Dalam rangka untuk mencegah terjadinya penolakan penyebab marginalisasi akibat dari program tersebut, pemerintah telah menerapkan suatu mekanisme kontrol politik dengan memperkenalkan floating mass policy, yakni melarang organisasi massa dan politik berkembang ditingkat desa. Pemilihan kepala desa diganti dengan sistem penunjukan, dan seringkali dengan seorang militer untuk melengkapi Komando Rayon Militer (Koramil) ditingkat kecamatan. Pembentukan KUD sebagai satu-satunya koperasi ditingkat kecamatan, serta kebijaksanaan tentang pemerintahan desa yang berlaku sejak tahun 1979 untuk menggantikan model rembug desa, adalah juga proses pembatasan politik petani melalui penciptaan lembaga yang bisa dikontrol.

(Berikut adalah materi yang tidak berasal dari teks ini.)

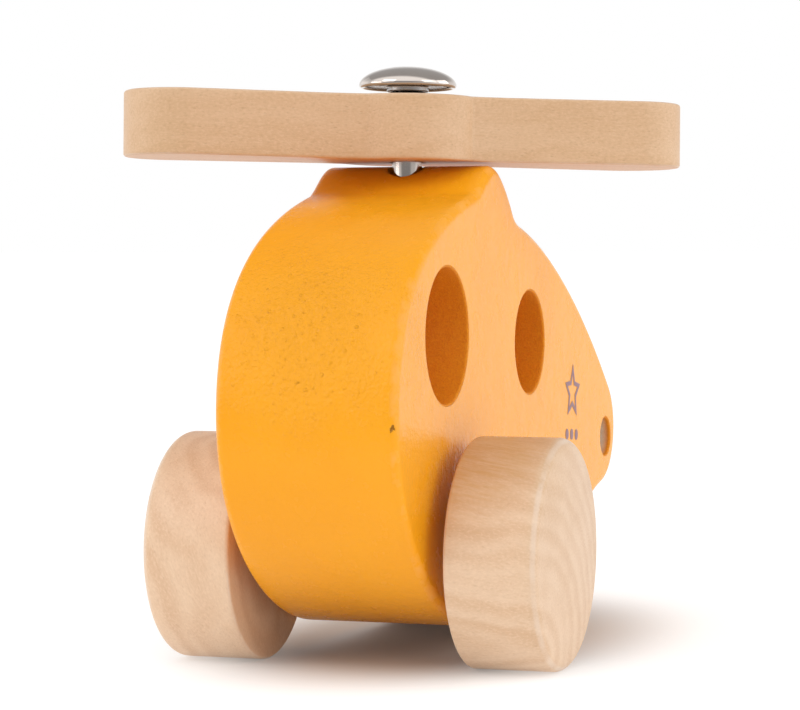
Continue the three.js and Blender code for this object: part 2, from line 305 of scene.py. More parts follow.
def wall(bm, facts, loop, hole, thickness, edge, across, bare=False):
    """The wall round one loop, rounded over at both flats. Returns its two outermost rings."""
    half = thickness / 2
    bend = 8
    sections = [(edge + 0.5, half, 0.0)]
    for i in range(bend + 1):
        a = QUARTER * i / bend
        inset = edge * (1 - math.sin(a))
        sections.append((inset, half - edge + edge * math.cos(a), math.sin(2 * a)))
    straight = thickness - 2 * edge
    steps = [half - edge - straight * i / across for i in range(1, across)]
    lower = [(inset, -height, bent) for inset, height, bent in reversed(sections)]
    sections += [(0.0, height, 0.0) for height in steps] + lower
    normals = outward(loop, hole)
    rings = []
    for inset, height, bent in sections:
        ring = []
        for p, n in zip(loop, normals):
            vert = bm.verts.new((p[0] - n[0] * inset, p[1] - n[1] * inset, height))
            vert[facts["edge"]] = 0.0 if hole else bent
            vert[facts["bore"]] = 1.0 if hole and inset < edge else 0.0
            vert[facts["bare"]] = smoothstep(0.5, 1.3, half - abs(height)) if bare else 0.0
            ring.append(vert)
        rings.append(ring)
    count = len(loop)
    for upper, lower in zip(rings, rings[1:]):
        for i in range(count):
            k = (i + 1) % count
            bm.faces.new((upper[i], lower[i], lower[k], upper[k]))
    return rings[0], rings[-1]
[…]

Pembangunan merupakan kombinasi pengetahuan dan discourse pertanian, tekhnologi pertanian, serta kebijakan politik pertanian yang dikembangkan tanpa mempersoalkan struktur kelas masyarakat dalam suatu mode produksi yang kapitalistik dipedesaan pada Negara-negara Dunia Ketiga. Pelaksana Revolusi Hijau tingkat lokal, nasional sampai internasional sangat diuntungkan oleh program tersebut. Maka, dari itu mereka sangat berkepentingan untuk mempromosikan dan melanggengkan program ini. Kebijakan Revolusi Hijau juga menjadi sumber pendapatan bagi banyak pihak, termasuk pemilik tanah. Selain itu, petani juga harus membayar banyak ongkos termasuk bunga kredit, bibit, pupuk pestisida yang semuanya bersumber dari pinjaman Bank Dunia. Dilain pihak, proses tersebut sangat bergantung pada stabilisasi politik di pedesaan, pengetahuan pertanian modern, tekhnologi pertanian, dan perdagangan internasional. Bank Dunia selain mengeluarkan biaya (baca: utang) untuk mendidik tenaga ahli ke Dunia Ketiga untuk membantu pelaksanaan proyek tersebut. Sementara itu benih padi diproduksi oleh IRRI di Filiphina; pupuk dan pestisida diproduksi oleh perusahaan-perusahaan Multinasional Amerika, Jepang, maupun Negara-negara Eropa. Yang semuanya menjadi industri yang bergantung pada suksesnya pelaksanaan Revolusi Hijau. Analisis tersebut menggambarkan bahwa masalah petani dan pertanian sangat saling terkait secara dialektis. Revolusi Hijau tidak sekadar tekhnologi budidaya pertanian, melainkan persoalan politik ekonomi pertanian. Revolusi Hijau juga pada dasarnya adalah masalah dominasi ideologi dan budaya, kekuasaan pengetahuan, persoalan kebebasan politik, dan tatanan ekonomi.